-- WRITTEN EXERCISE --
Work out how many lines hold the string "parts". Give that number and nothing more.

··· DATASET CONTENT

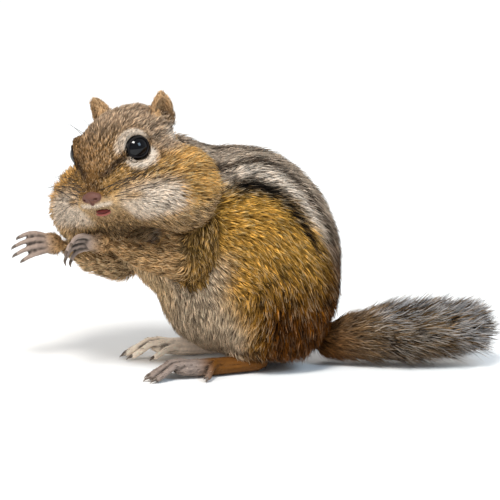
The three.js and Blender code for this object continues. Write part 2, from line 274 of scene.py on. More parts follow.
def tube(
    path: Array, radii: Array, sides: int, along: Optional[Array] = None, caps: Sequence[float] = (0.0, 0.0)
) -> Mesh:
    """Makes a closed round tube along a path.

    Args:
        path: Points along the middle.
        radii: Radius at each point.
        sides: How many sides.
        along: Unit directions at the points, or None to take them from the path.
        caps: How far each end's middle point stands out.

    Returns:
        Points and faces.
    """
    along = unit(np.gradient(path, axis=0)) if along is None else along
    reference = np.array([0.0, 0, 1]) if abs(along[0][2]) < 0.9 else np.array([0.0, 1, 0])
    side = unit(np.cross(reference, along))
    top = np.cross(along, side)
    angles = np.linspace(0, 2 * np.pi, sides, endpoint=False)
    rings = [
        path[i] + radii[i] * (np.cos(angles)[:, None] * side[i] + np.sin(angles)[:, None] * top[i])
        for i in range(len(path))
    ]
    verts = np.concatenate([*rings, path[:1] - along[:1] * caps[0], path[-1:] + along[-1:] * caps[1]])
    faces = []
    for i in range(len(path) - 1):
        for k in range(sides):
            a, b = i * sides + k, i * sides + (k + 1) % sides
            faces.append([a, b, b + sides, a + sides])
    last = (len(path) - 1) * sides
    faces += [[(k + 1) % sides, k, len(verts) - 2] for k in range(sides)]
    faces += [[last + k, last + (k + 1) % sides, len(verts) - 1] for k in range(sides)]
    return verts, faces


def gather(parts: Sequence[Mesh]) -> Mesh:
    """Joins several meshes into one list of points and faces.

    Args:
        parts: Points and faces of each.

    Returns:
        All points and faces.
    """
    verts, faces, start = [], [], 0
    for v, f in parts:
        verts.append(v)
        faces += [[start + i for i in face] for face in f]
        start += len(v)
    return np.concatenate(verts), faces


def choose(*objects: bpy.types.Object) -> None:
    """Selects these objects alone and makes the first one active.

    Args:
        objects: The objects to select.
    """
    bpy.ops.object.select_all(action="DESELECT")
    for o in objects:
        o.select_set(True)
    bpy.context.view_layer.objects.active = objects[0]


def join(objects: Sequence[bpy.types.Object]) -> bpy.types.Object:
    """Joins objects into the first of them.

    Args:
        objects: The objects.

    Returns:
        The joined object.
    """
    choose(*objects)
    if len(objects) > 1:
        bpy.ops.object.join()
    return bpy.context.view_layer.objects.active


def edit_mesh(o: bpy.types.Object, operation: Callable, **options: object) -> None:
    """Runs one mesh operation on all of an object's faces.

    Args:
        o: A mesh object.
        operation: The operator.
        options: The operator's settings.
    """
    choose(o)
    bpy.ops.object.mode_set(mode="EDIT")
    bpy.ops.mesh.select_all(action="SELECT")
    operation(**options)
    bpy.ops.object.mode_set(mode="OBJECT")


def recast(o: bpy.types.Object, voxel: float) -> None:
    """Fuses an object's closed forms into one even mesh.

    Args:
        o: A mesh object.
        voxel: Mesh size in millimetres.
    """
    remesh = o.modifiers.new("Remesh", "REMESH")
    remesh.mode = "VOXEL"
    remesh.voxel_size = voxel * MM
    choose(o)
    bpy.ops.object.modifier_apply(modifier=remesh.name)


def points_of(o: bpy.types.Object) -> Array:
    """Reads an object's points.

    Args:
        o: A mesh object that sits at the origin.

    Returns:
        Points in metres.
    """
    co = np.zeros(len(o.data.vertices) * 3)
    o.data.vertices.foreach_get("co", co)
    return co.reshape(-1, 3)


def normals_of(o: bpy.types.Object) -> Array:
    """Reads an object's point normals.

    Args:
        o: A mesh object.

    Returns:
        Unit normals.
    """
    no = np.zeros(len(o.data.vertices) * 3)
    o.data.vertex_normals.foreach_get("vector", no)
    return no.reshape(-1, 3)


def set_points(o: bpy.types.Object, points: Array) -> None:
    """Moves an object's points to new places in metres."""
    o.data.vertices.foreach_set("co", np.ascontiguousarray(points, dtype=np.float32).ravel())
    o.data.update()


def paint(o: bpy.types.Object, colours: Array) -> None:
    """Stores a colour for each point as the attribute Coat.

    Args:
        o: A mesh object.
        colours: Linear red, green and blue for each point.
    """
    layer = o.data.color_attributes.new("Coat", "FLOAT_COLOR", "POINT")
    rgba = np.ones((len(colours), 4), np.float32)
    rgba[:, :3] = np.clip(colours, 0.0, 1.0)
    layer.data.foreach_set("color", rgba.ravel())


class Assembly:
    """A part of the animal that keeps a list of its finished pieces."""

    def __init__(self, layout: Layout) -> None:
        """Starts with no pieces."""
        self.layout = layout
        self.pieces: list[bpy.types.Object] = []

    def finish(self, o: bpy.types.Object, name: str, material: bpy.types.Material, slot: str) -> None:
        """Names a piece, gives it its material, makes it ride on the body and keeps it.

        Args:
            o: The object.
            name: The piece's name.
            material: Its material.
            slot: The record's material slot; not used.
        """
        o.name = o.data.name = name
        o.data.materials.clear()
        o.data.materials.append(material)
        o.data.polygons.foreach_set("use_smooth", [True] * len(o.data.polygons))
        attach(o, BODY)
        self.pieces.append(o)


# Materials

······

-- SOLVED EXERCISE --
4